> [PROBLEM STATEMENT] Write out the whole listing exactly as it stands.
[START OF INFORMATION SHOWN]
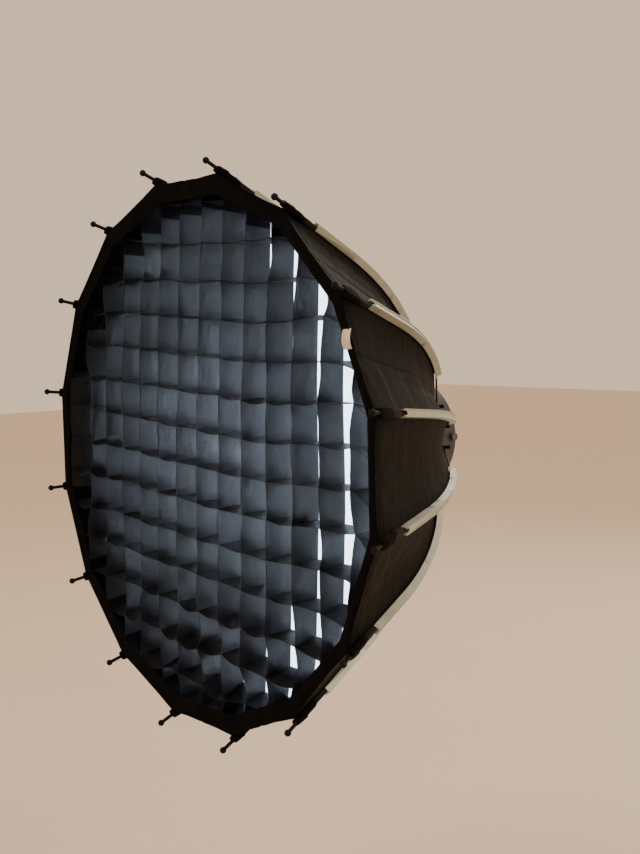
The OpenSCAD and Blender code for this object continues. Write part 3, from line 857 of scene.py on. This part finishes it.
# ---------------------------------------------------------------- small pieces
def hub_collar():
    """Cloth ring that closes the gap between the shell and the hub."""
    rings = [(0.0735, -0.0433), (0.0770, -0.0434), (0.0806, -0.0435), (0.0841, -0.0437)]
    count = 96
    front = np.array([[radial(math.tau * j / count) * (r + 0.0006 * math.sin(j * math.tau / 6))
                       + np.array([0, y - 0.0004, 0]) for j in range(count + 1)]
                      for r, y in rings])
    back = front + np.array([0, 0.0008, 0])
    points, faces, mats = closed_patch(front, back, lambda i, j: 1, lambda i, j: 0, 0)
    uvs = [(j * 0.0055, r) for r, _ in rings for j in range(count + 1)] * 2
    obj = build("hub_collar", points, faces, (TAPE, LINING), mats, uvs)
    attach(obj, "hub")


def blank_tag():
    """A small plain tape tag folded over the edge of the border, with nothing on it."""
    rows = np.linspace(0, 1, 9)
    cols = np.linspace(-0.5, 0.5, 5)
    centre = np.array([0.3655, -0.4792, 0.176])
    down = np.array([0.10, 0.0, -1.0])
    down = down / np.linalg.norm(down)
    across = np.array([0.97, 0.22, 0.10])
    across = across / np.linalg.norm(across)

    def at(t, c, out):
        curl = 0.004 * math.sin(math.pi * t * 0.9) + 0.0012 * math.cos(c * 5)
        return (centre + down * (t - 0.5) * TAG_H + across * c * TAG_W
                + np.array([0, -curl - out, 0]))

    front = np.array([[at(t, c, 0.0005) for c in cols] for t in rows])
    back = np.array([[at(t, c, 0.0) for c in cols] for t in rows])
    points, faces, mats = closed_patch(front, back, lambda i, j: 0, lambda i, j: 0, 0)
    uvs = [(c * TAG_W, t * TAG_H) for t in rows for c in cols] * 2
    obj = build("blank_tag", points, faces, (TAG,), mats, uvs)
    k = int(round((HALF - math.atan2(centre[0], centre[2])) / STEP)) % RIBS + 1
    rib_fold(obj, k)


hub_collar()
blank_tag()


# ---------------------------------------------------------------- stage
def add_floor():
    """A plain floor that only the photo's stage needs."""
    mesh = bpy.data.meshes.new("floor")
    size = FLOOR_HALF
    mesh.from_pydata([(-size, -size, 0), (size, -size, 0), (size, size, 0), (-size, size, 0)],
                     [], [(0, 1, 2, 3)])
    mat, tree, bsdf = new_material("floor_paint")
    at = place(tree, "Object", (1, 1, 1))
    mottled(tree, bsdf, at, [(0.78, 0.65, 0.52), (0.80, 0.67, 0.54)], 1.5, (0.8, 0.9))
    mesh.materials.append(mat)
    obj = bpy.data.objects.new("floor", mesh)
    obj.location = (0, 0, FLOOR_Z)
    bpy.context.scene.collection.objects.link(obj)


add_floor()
[END OF INFORMATION SHOWN]
> [TASK RESPONSE]
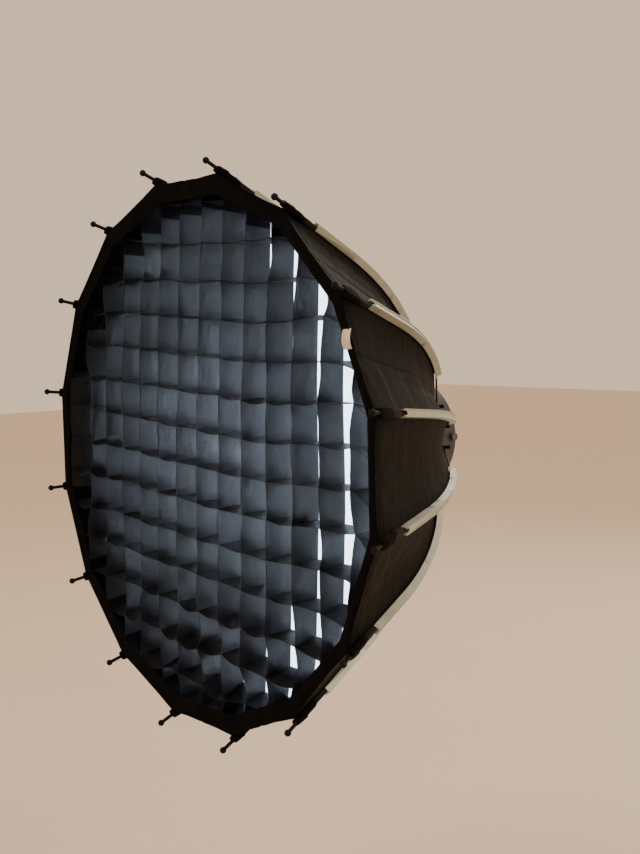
The OpenSCAD and Blender code for this object continues. Write part 3, from line 857 of scene.py on. This part finishes it.
# ---------------------------------------------------------------- small pieces
def hub_collar():
    """Cloth ring that closes the gap between the shell and the hub."""
    rings = [(0.0735, -0.0433), (0.0770, -0.0434), (0.0806, -0.0435), (0.0841, -0.0437)]
    count = 96
    front = np.array([[radial(math.tau * j / count) * (r + 0.0006 * math.sin(j * math.tau / 6))
                       + np.array([0, y - 0.0004, 0]) for j in range(count + 1)]
                      for r, y in rings])
    back = front + np.array([0, 0.0008, 0])
    points, faces, mats = closed_patch(front, back, lambda i, j: 1, lambda i, j: 0, 0)
    uvs = [(j * 0.0055, r) for r, _ in rings for j in range(count + 1)] * 2
    obj = build("hub_collar", points, faces, (TAPE, LINING), mats, uvs)
    attach(obj, "hub")


def blank_tag():
    """A small plain tape tag folded over the edge of the border, with nothing on it."""
    rows = np.linspace(0, 1, 9)
    cols = np.linspace(-0.5, 0.5, 5)
    centre = np.array([0.3655, -0.4792, 0.176])
    down = np.array([0.10, 0.0, -1.0])
    down = down / np.linalg.norm(down)
    across = np.array([0.97, 0.22, 0.10])
    across = across / np.linalg.norm(across)

    def at(t, c, out):
        curl = 0.004 * math.sin(math.pi * t * 0.9) + 0.0012 * math.cos(c * 5)
        return (centre + down * (t - 0.5) * TAG_H + across * c * TAG_W
                + np.array([0, -curl - out, 0]))

    front = np.array([[at(t, c, 0.0005) for c in cols] for t in rows])
    back = np.array([[at(t, c, 0.0) for c in cols] for t in rows])
    points, faces, mats = closed_patch(front, back, lambda i, j: 0, lambda i, j: 0, 0)
    uvs = [(c * TAG_W, t * TAG_H) for t in rows for c in cols] * 2
    obj = build("blank_tag", points, faces, (TAG,), mats, uvs)
    k = int(round((HALF - math.atan2(centre[0], centre[2])) / STEP)) % RIBS + 1
    rib_fold(obj, k)


hub_collar()
blank_tag()


# ---------------------------------------------------------------- stage
def add_floor():
    """A plain floor that only the photo's stage needs."""
    mesh = bpy.data.meshes.new("floor")
    size = FLOOR_HALF
    mesh.from_pydata([(-size, -size, 0), (size, -size, 0), (size, size, 0), (-size, size, 0)],
                     [], [(0, 1, 2, 3)])
    mat, tree, bsdf = new_material("floor_paint")
    at = place(tree, "Object", (1, 1, 1))
    mottled(tree, bsdf, at, [(0.78, 0.65, 0.52), (0.80, 0.67, 0.54)], 1.5, (0.8, 0.9))
    mesh.materials.append(mat)
    obj = bpy.data.objects.new("floor", mesh)
    obj.location = (0, 0, FLOOR_Z)
    bpy.context.scene.collection.objects.link(obj)


add_floor()